His pregame routine included sitting silently at his locker stall wearing all of his equipment, save for his shoulder pads and chest protector. His teammates knew not to talk to him.

“In my view, he was a huge asset,” Potvin said. “Smitty helped protect the front of our net as well as any third defenseman could have.”

“He could do that stuff as long as he got the job done, and that was a huge motivating factor for him,” Resch said. “He knew he had to get the job done or all the stuff would cave in.”

 Smith’s antics around the crease worked, and most opponents gave him a wide berth. As a result, he faced fewer screened shots than many other goalies did.

The media, too, knew not to crowd Smith. He was a reluctant interview subject, at best, particularly earlier in his career.

True to form, Smith politely declined an interview request from Newsday in February.

“He was one of the few people you didn’t deal with,” longtime Newsday columnist Steve Jacobson recalled this month, adding that the dynastic Islanders were the “smoothest,” most cooperative team he covered. “You tried because you had to try. And you wound up writing that Billy wasn’t talking after the game.”

Arbour's decision  to use Smith almost exclusively as his playoff goalie was as much a final piece to the Islanders’ championship puzzle as was the acquisition of Butch Goring from the Kings on March 10, 1980.

“Chico was pretty much the No. 1 goaltender up to that point. He got the most playing time,” Hall of Famer Clark Gillies told Newsday this month. “Then something happened where he faltered a little bit and Smitty got put in there. Smitty never looked back. It was like, ‘You want me to go in and play, you want me to play under these conditions? Then I want you to play me. I’m not going in for one game and coming out. I want to stay in there.’ ”

“He’s a very focused individual,” said Goring, who came up with Smith in the Kings’ organization, with the two leading Springfield to the AHL’s Calder Cup championship in 1971. “I knew the pressure was never going to bother him. Billy had a chance to run with it and he seized the moment. The rest is history.”

Smith, then 29, went 15-4 with a 2.70 goals-against average and a .903 save percentage while playing in 20 of the Islanders’ 21 playoff games in the run to their first Cup.

Smith was selected from the Kings in the expansion draft and was with the Islanders in their first season of 1972-73. He and Resch had shared the Islanders’ net fairly evenly since Resch replaced Gerry Desjardins as Smith’s partner to start the 1974-75 season.

That included five postseason runs leading up to 1980.

Smith played in 10 of the 12 playoff games in 1977 as the Islanders reached the NHL semifinals for the third straight year. But Resch played in all seven games in 1978 as the Islanders, coming off their first division title, were upset by the Toronto Maple Leafs in the quarterfinals. In 1979, each played five games as the Islanders, who had finished with the most points in the league in the regular season, were upset in the semifinals by the  Rangers.

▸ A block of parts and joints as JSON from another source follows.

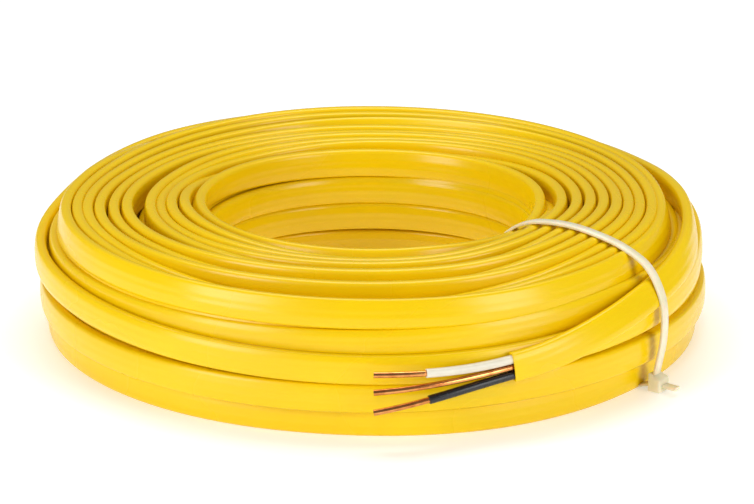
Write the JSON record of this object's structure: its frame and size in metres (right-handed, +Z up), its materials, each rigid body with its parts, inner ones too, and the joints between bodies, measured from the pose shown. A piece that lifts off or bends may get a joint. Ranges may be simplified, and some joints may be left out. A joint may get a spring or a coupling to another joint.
{
  "type": "coil of electrical wire",
  "caption": "Coil of flat yellow sheathed building cable, wound round an open bore, held by a nylon tie, with its free end stripped to white, black and bare copper conductors.",
  "frame": {"origin": "middle of the footprint, on the floor; the bore's axis is 4 mm behind it, because the stripped conductors reach out in front", "axes": "+Z up along the bore's axis, -Y towards the stripped end, +X to the right of it"},
  "size_m": [0.237, 0.2449, 0.0507],
  "materials": {
    "sheath": "glossy extruded PVC, bright yellow",
    "white_insulation": "satin thermoplastic, white",
    "black_insulation": "satin thermoplastic, black",
    "copper": null,
    "nylon": "natural moulded nylon, slightly translucent"
  },
  "bodies": {
    "root": {"cable_coil": "sheath", "white_insulation": "white_insulation", "black_insulation": "black_insulation", "white_copper": "copper", "black_copper": "copper", "ground_copper": "copper", "cable_tie": "nylon"}
  },
  "joints": []
}
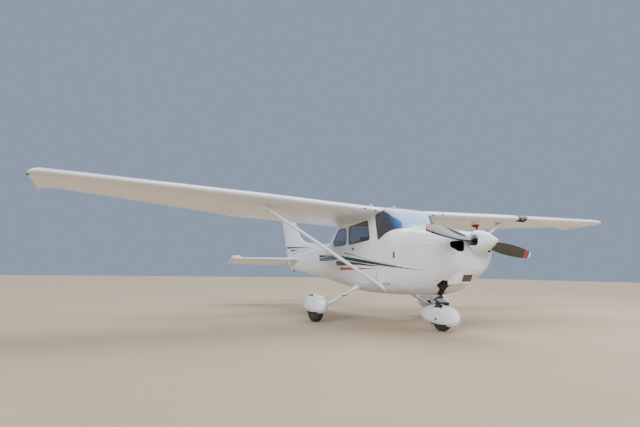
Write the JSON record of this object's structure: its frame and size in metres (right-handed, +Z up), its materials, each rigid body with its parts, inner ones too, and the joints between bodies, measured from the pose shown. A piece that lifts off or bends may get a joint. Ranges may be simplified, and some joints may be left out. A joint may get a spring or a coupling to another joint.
{
  "type": "light aircraft",
  "caption": "High-wing light aircraft on fixed nose-wheel gear, with a strut-braced wing, wheel fairings, opening cabin doors and hinged control surfaces.",
  "frame": {"origin": "on the ground, at mid span and mid length, under the parked aircraft", "axes": "+X to the pilot's left along the wing, +Y aft towards the tail, +Z up"},
  "size_m": [11, 8.23, 2.72],
  "materials": {
    "white_paint": "gloss",
    "tail_paint": "gloss paint",
    "fairing_paint": "gloss",
    "glazing": "clear, slightly tinted",
    "engine_iron": "rough",
    "dark_metal": "satin",
    "strut_steel": "satin",
    "blade_paint": "satin paint",
    "filter_foam": "matte",
    "panel_plastic": "matte",
    "seat_cloth": "woven",
    "tyre_rubber": "matte",
    "hub_alloy": "satin",
    "pitot_cover": "woven"
  },
  "bodies": {
    "airframe": {"cabin_shell": "white_paint", "tail_cone": "tail_paint", "upper_cowl": "white_paint", "lower_cowl": "white_paint", "engine_block": "engine_iron", "exhaust_pipe": "dark_metal", "air_filter": "filter_foam", "windshield": "glazing", "rear_window": "glazing", "quarter_window_left": "glazing", "quarter_window_right": "glazing", "wing_left": "white_paint", "wing_right": "white_paint", "strut_left": "white_paint", "strut_right": "white_paint", "fin": "tail_paint", "stabilizer": "tail_paint", "gear_leg_left": "white_paint", "gear_leg_right": "white_paint", "main_spat_left": "fairing_paint", "main_spat_right": "fairing_paint", "nose_strut": "strut_steel", "instrument_panel": "panel_plastic", "seat_left": "seat_cloth", "seat_right": "seat_cloth", "rear_bench": "seat_cloth", "pitot_mast": "pitot_cover", "tail_ring": "strut_steel", "landing_light_pane": "glazing", "cabin_floor": "panel_plastic"},
    "propeller": {"propeller": "blade_paint", "spinner": "fairing_paint"},
    "door_left": {"door_left": "white_paint", "door_glass_left": "glazing"},
    "door_right": {"door_right": "white_paint", "door_glass_right": "glazing"},
    "baggage_door": {"baggage_door": "white_paint"},
    "oil_door": {"oil_door": "white_paint"},
    "flap_left": {"flap_left": "white_paint"},
    "flap_right": {"flap_right": "white_paint"},
    "aileron_left": {"aileron_left": "white_paint"},
    "aileron_right": {"aileron_right": "white_paint"},
    "elevator": {"elevator": "tail_paint"},
    "rudder": {"rudder": "tail_paint"},
    "nose_gear": {"nose_fork": "dark_metal", "nose_spat": "fairing_paint"},
    "nose_wheel": {"nose_tyre": "tyre_rubber", "nose_hub": "hub_alloy"},
    "main_wheel_left": {"main_tyre_left": "tyre_rubber", "main_hub_left": "hub_alloy"},
    "main_wheel_right": {"main_tyre_right": "tyre_rubber", "main_hub_right": "hub_alloy"}
  },
  "joints": [
    {"name": "propeller_spin", "type": "hinge", "parent": "airframe", "child": "propeller", "pos_m": [0, -3.807, 1.267], "axis": [0, -1, 0], "continuous": true},
    {"name": "door_left_hinge", "type": "hinge", "parent": "airframe", "child": "door_left", "pos_m": [0.538, -2.043, 1.2], "axis": [0, 0, -1], "range_deg": [0, 72]},
    {"name": "door_right_hinge", "type": "hinge", "parent": "airframe", "child": "door_right", "pos_m": [-0.538, -2.043, 1.2], "axis": [0, 0, 1], "range_deg": [0, 72]},
    {"name": "baggage_door_hinge", "type": "hinge", "parent": "airframe", "child": "baggage_door", "pos_m": [0.508, -0.77, 1.05], "axis": [0, 0, -1], "range_deg": [0, 85]},
    {"name": "oil_door_hinge", "type": "hinge", "parent": "airframe", "child": "oil_door", "pos_m": [-0.184, -3.22, 1.487], "axis": [0, 1, 0], "range_deg": [0, 80]},
    {"name": "flap_left_hinge", "type": "hinge", "parent": "airframe", "child": "flap_left", "pos_m": [0.61, -0.9437, 1.6689], "axis": [-0.9994, 0, -0.0333], "range_deg": [0, 30]},
    {"name": "flap_right_hinge", "type": "hinge", "parent": "airframe", "child": "flap_right", "pos_m": [-0.61, -0.9437, 1.6689], "axis": [-0.9994, 0, 0.0333], "range_deg": [0, 30]},
    {"name": "aileron_left_hinge", "type": "hinge", "parent": "airframe", "child": "aileron_left", "pos_m": [2.56, -0.9287, 1.8623], "axis": [-0.9925, 0.1082, -0.0573], "range_deg": [-20, 15]},
    {"name": "aileron_right_hinge", "type": "hinge", "parent": "airframe", "child": "aileron_right", "pos_m": [-2.56, -0.9287, 1.8623], "axis": [-0.9925, -0.1082, 0.0573], "range_deg": [-20, 15]},
    {"name": "elevator_hinge", "type": "hinge", "parent": "airframe", "child": "elevator", "pos_m": [0, 3.087, 1.168], "axis": [1, 0, 0], "range_deg": [0, 47]},
    {"name": "rudder_hinge", "type": "hinge", "parent": "airframe", "child": "rudder", "pos_m": [0, 3.09, 0.925], "axis": [0, 0.3554, 0.9347], "range_deg": [-17, 17]},
    {"name": "nose_gear_steer", "type": "hinge", "parent": "airframe", "child": "nose_gear", "pos_m": [0, -3.037, 0.18], "axis": [0, 0.1724, 0.985], "range_deg": [-30, 30]},
    {"name": "nose_wheel_spin", "type": "hinge", "parent": "nose_gear", "child": "nose_wheel", "pos_m": [0, -3.01, 0.1805], "axis": [1, 0, 0], "continuous": true},
    {"name": "main_wheel_left_spin", "type": "hinge", "parent": "airframe", "child": "main_wheel_left", "pos_m": [1.274, -1.285, 0.2225], "axis": [1, 0, 0], "continuous": true},
    {"name": "main_wheel_right_spin", "type": "hinge", "parent": "airframe", "child": "main_wheel_right", "pos_m": [-1.274, -1.285, 0.2225], "axis": [1, 0, 0], "continuous": true}
  ]
}
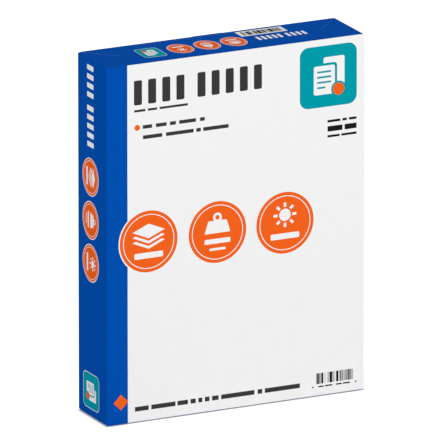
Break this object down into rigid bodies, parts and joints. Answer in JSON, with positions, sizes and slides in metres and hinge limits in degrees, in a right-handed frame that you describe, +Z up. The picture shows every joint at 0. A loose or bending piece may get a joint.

But Smith established himself in the 1980 Cup run and Resch, his buddy, was traded to the Colorado Rockies in the middle of the following season.

“Smitty was the most unique athlete I have ever been around,” Resch said. “He won four straight Stanley Cups, he played great. But he doesn’t get the credit mainly because of some of those antics and his relationship with the press and even a little bit with the fans. But I saw Smitty this spring, and you know what? He doesn’t care.”